The Bank of Thailand (BOT) has amended foreign exchange (FX) controls, as part of its roadmap toward a “new Thai FX ecosystem,” to further relax limitations and restrictions on outbound investments remitted by investors in Thailand. This latest move follows a prior relaxation of foreign trading and exchange regulations in November 2019.
The new developments primarily relate to the thresholds for outbound investment, types of foreign investment products that investors may participate in, and foreign currency deposit accounts. These are detailed below.
Outbound Investment Thresholds
The new measures ease the individual and group limits for outbound investment as shown in the table below.
Types of Investment Products
The previous FX measures allowed investors to process FX transactions for investment in various types of inbound and outbound products; however, inbound products were limited to only debt instruments (e.g., bonds and structured notes) issued in foreign currency. The new FX measures expand the scope of products to include all types of investment products that reference foreign variables, such as foreign stocks, exchange traded funds, commodities, gold futures, and foreign indexes.

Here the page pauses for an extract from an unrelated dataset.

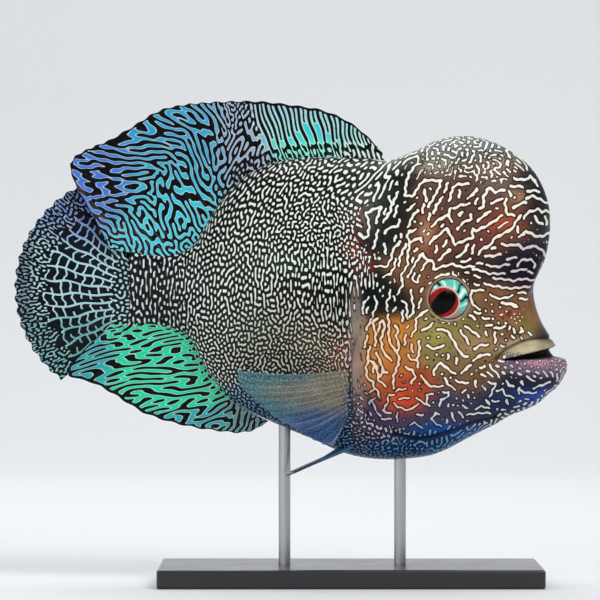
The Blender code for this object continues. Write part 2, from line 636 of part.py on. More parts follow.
def build():
    clear_scene()
    whole = loft("whole", np.linspace(0.0, RIB_KNOTS[-1] - 0.3, 70), 32, pole=True)
    tree = surface_tree(whole)
    bpy.data.objects.remove(whole, do_unlink=True)

    tail_u, shoulder_u, end_u = RIB_KNOTS[TAIL_RIB], RIB_KNOTS[SHOULDER_RIB], RIB_KNOTS[-1]
    tail = loft("tail_stalk", np.linspace(0.0, tail_u, 6), 18, (0.0, -GAP / 2))
    torso = loft("torso", np.linspace(tail_u, shoulder_u, 14), 22, (GAP / 2, -GAP / 2))
    t = np.linspace(0.0, 1.0, 23)[:-1]
    head_places = shoulder_u + (end_u - shoulder_u) * (1 - (1 - t) ** 1.3)
    head = loft("head", head_places, 22, (GAP / 2, 0.0), pole=True)

    plate = gill_plate("gill_cover_right", tree, 0.0, GILL_RAISE, GILL_DEPTH)
    room = gill_plate("gill_room", tree, GAP, GILL_RAISE + 6.0, GILL_DEPTH + GAP)
    cut_both_sides(torso, room, "gill_room_left")
    cut_both_sides(head, room, "gill_room_left")
    bpy.data.objects.remove(room, do_unlink=True)
    ball, socket = eye(tree)
    cut_both_sides(head, socket, "socket_left")
    bpy.data.objects.remove(socket, do_unlink=True)
    pit = nostril(tree)
    cut_both_sides(head, pit, "nostril_left")
    bpy.data.objects.remove(pit, do_unlink=True)
    hump, jaw = divide_head(head)

    dorsal = midline_fin("dorsal_fin", 0.0, DORSAL_BASE, DORSAL_GUIDES, DORSAL_RAYS, *DORSAL_FORM)
    anal = midline_fin("anal_fin", 1.0, ANAL_BASE, ANAL_GUIDES, ANAL_RAYS, *ANAL_FORM)
    caudal = caudal_fin()
    pectoral = pectoral_fin(tree)
    pelvic = pelvic_fin(tree)
    base, rods = stand(tree, torso)

    flank = material("flank", (0.19, 0.2, 0.14))
    for piece in (tail, torso):
        finish(piece, flank)
    finish(head, material("olive_head", (0.3, 0.2, 0.12)))
    finish(hump, material("maroon_hump", (0.28, 0.17, 0.15)))
    finish(jaw, material("navy_jaw", (0.13, 0.15, 0.24)))
    gold = material("gold_gill_cover", (0.42, 0.22, 0.08))
    finish(plate, gold)
    finish(mirrored(plate, "gill_cover_left"), gold)
    finish(dorsal, material("turquoise_dorsal", (0.03, 0.22, 0.28)))
    finish(anal, material("green_anal", (0.02, 0.3, 0.24)))
    finish(caudal, material("dark_caudal", (0.04, 0.12, 0.15)))
    teal = material("teal_pectoral", (0.13, 0.24, 0.26))
    finish(pectoral, teal)
    finish(mirrored(pectoral, "pectoral_fin_left"), teal)
    purple = material("purple_pelvic", (0.12, 0.1, 0.25))
    finish(pelvic, purple)
    finish(mirrored(pelvic, "pelvic_fin_left"), purple)
    iris = material("red_eye", (0.35, 0.04, 0.03), 0.15)
    finish(ball, iris)
    finish(mirrored(ball, "eye_left"), iris)
    finish(base, material("black_base", (0.02, 0.02, 0.022)))
    steel = material("steel_rod", (0.55, 0.55, 0.56), 0.3, 1.0)
    for piece in rods:
        finish(piece, steel)


build()
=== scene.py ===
"""Looks of the flowerhorn cichlid display model, dressed round its CAD frame.

The fish faces +X, its left side is +Y and up is +Z. Sizes are in millimetres unless a name says
otherwise, and MM turns them into the frame's metres.
"""
import math

import bpy
import numpy as np
from mathutils import Matrix, Vector


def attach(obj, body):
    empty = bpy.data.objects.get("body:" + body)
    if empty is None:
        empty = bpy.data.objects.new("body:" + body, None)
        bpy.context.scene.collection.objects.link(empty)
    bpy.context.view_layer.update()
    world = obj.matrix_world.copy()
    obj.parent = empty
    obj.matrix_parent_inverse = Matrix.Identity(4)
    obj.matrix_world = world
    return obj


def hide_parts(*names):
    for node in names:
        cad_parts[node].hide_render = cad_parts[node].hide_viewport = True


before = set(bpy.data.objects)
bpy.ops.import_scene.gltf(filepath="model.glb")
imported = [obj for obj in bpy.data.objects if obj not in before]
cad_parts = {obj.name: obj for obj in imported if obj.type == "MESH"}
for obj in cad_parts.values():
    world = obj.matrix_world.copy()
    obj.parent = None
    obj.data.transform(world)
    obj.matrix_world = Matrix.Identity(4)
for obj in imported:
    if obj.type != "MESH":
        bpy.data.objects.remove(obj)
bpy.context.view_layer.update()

# Body form
# The cast of the fish from tail root to lips, given as ribs in its middle plane. Each rib is a
# bowed chord from back to belly with a half-width, and the hump swells out above them.
MM = 0.001
# Each rib: its end on the back (x, z), its end on the belly (x, z), half-width, bow to the rear
RIBS = np.array((
    (-92.5, 139.5, -92.5, 108.5, 3, 0), (-84, 138, -84, 108.5, 4.8, 0),
    (-75, 138, -75, 107, 6.8, 0), (-67, 141, -68, 103.5, 8.8, 0), (-61.5, 149, -62.5, 93, 11.2, 0),
    (-55, 159.5, -55, 82.5, 14.5, 1), (-46, 169.5, -45, 74, 18, 2.5),
    (-35.5, 175.5, -31, 67, 21.5, 5), (-21, 178.5, -15.5, 60.5, 24.5, 8),
    (-6.5, 179, 0, 54, 26.5, 11.5), (6.5, 178.5, 16, 52, 27.5, 13), (17, 177.5, 33, 53.5, 27.5, 13),
    (26, 181, 39, 55.5, 26.5, 12), (38, 186.5, 45, 58.5, 24.8, 12.5),
    (52.5, 187.5, 50.5, 61.5, 22.8, 12), (65, 182.5, 56.5, 64.5, 20.8, 13),
    (75.5, 174.5, 61.5, 67, 19, 14), (82.5, 161.5, 67.5, 70.5, 17.5, 14),
    (84, 149, 74, 73, 16.3, 13), (82, 136.5, 79, 75.5, 15.4, 11), (77, 124, 83.5, 79.5, 14.4, 6.5),
    (80, 110.5, 87.5, 83, 12.8, 3.5), (83.5, 104.5, 90, 87, 10.8, 1.5),
    (86.5, 99.5, 91, 89.5, 8.2, 1), (87.5, 97.5, 91, 92.5, 5.4, 0), (88.5, 95.5, 88.5, 95.5, 0, 0),
))
BACK_STEP = np.hypot(np.diff(RIBS[:, 0]), np.diff(RIBS[:, 1]))
BELLY_STEP = np.hypot(np.diff(RIBS[:, 2]), np.diff(RIBS[:, 3]))
RIB_KNOTS = np.concatenate(([0.0], np.cumsum((BACK_STEP + BELLY_STEP) / 2)))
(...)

FX derivatives and other investment products (e.g., endowment life insurance, unit-linked life policies, and universal life insurance) are still open to outbound investment.
Foreign Currency Deposit (FCD) Accounts
The BOT also amended the requirements pertaining to foreign currency deposit (FCD) accounts. Previously, an FCD account for investment (i.e., portfolio foreign currency deposit) had to be separated from investors’ other FCD accounts. Separation of FCD accounts is no longer required, and a single FCD account can now be used for any transaction permitted by the BOT.